= Human Genome Sequencing Center =

The Baylor College of Medicine Human Genome Sequencing Center (BCM-HGSC) was established by Richard A. Gibbs in 1996 when Baylor College of Medicine was chosen as one of six worldwide sites to complete the final phase of the international Human Genome Project. Gibbs is the current director of the BCM-HGSC.

It occupies more than 36000 sqft, employing over 180 staff, and is one of three National Institutes of Health funded genome centers that were involved in the completion of the first human genome sequence. The BCM-HGSC contributed approximately 10 percent of the total project by sequencing chromosomes 3, 12 and X. The BCM-HGSC collaborated with researchers at the U.S. Department of Energy's Lawrence Berkeley National Laboratory and Celera Genomics to sequence the first species of fruit fly, Drosophila melanogaster. The BCM-HGSC also completed the second species of fruit fly (Drosophila pseudoobscura), the honeybee (Apis mellifera), and led an international consortium to sequence the brown Norway rat.

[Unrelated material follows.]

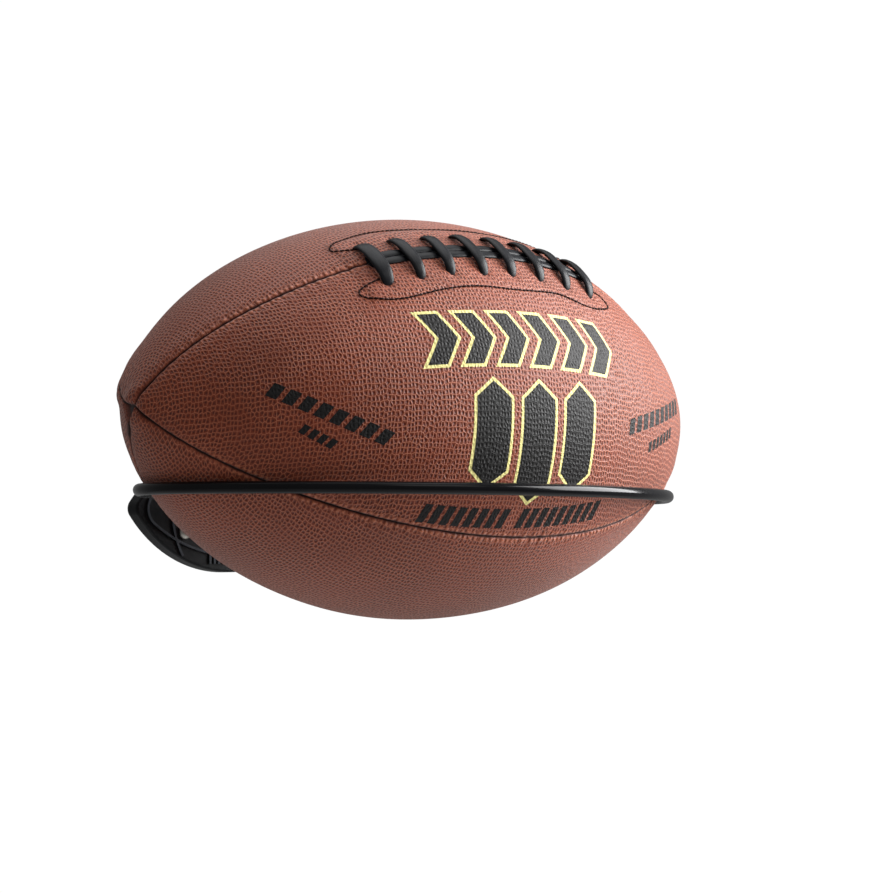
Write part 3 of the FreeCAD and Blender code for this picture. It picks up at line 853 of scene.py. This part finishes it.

The BCM-HGSC subsequently sequenced and annotated the genome of the cow (Bos taurus), the sea urchin, rhesus macaque, tammar wallaby, Dictyostelium discoideum, and a number of bacteria that cause serious infections (Rickettsia typhi, Enterococcus faecium, Mannheimia haemolytica, and Fusobacterium nucleatum). The BCM-HGSC was a major contributor to the Mammalian Gene Collection program, to sequence all human cDNAs, as well as the International Haplotype Mapping Project (HapMap).

Other research within the BCM-HGSC includes new molecular technologies for mapping and sequencing, novel chemistries for DNA tagging, instrumentation for DNA manipulation, new computer programs for genomic data analysis, the genes expressed in childhood leukemias, the genomic differences that lead to evolutionary changes, the role of host genetic variation in the course of infectious disease, and the molecular basis of specific genetic diseases. The sequencing for the Drosophila Genetic Reference Panel (DGRP) was performed here. The DGRP is a collaborative effort started by Trudy Mackay to establish a common standard for Drosophila melanogaster research. The HGSC has an active bioinformatics program, with research projects involving biologists and computer scientists. Problems under study focus on developing tools for generating, manipulating, and analyzing genome data.

The BCM-HGSC is also involved with the Human Heredity and Health in Africa (H3Africa) Consortium. This collaboration resulted in a major study led by Neil Hanchard in which whole genome sequencing was performed on 426 individuals from 50 ethnolinguistic groups across Africa. As part of this study, more than 3 million previously un-described variants were uncovered.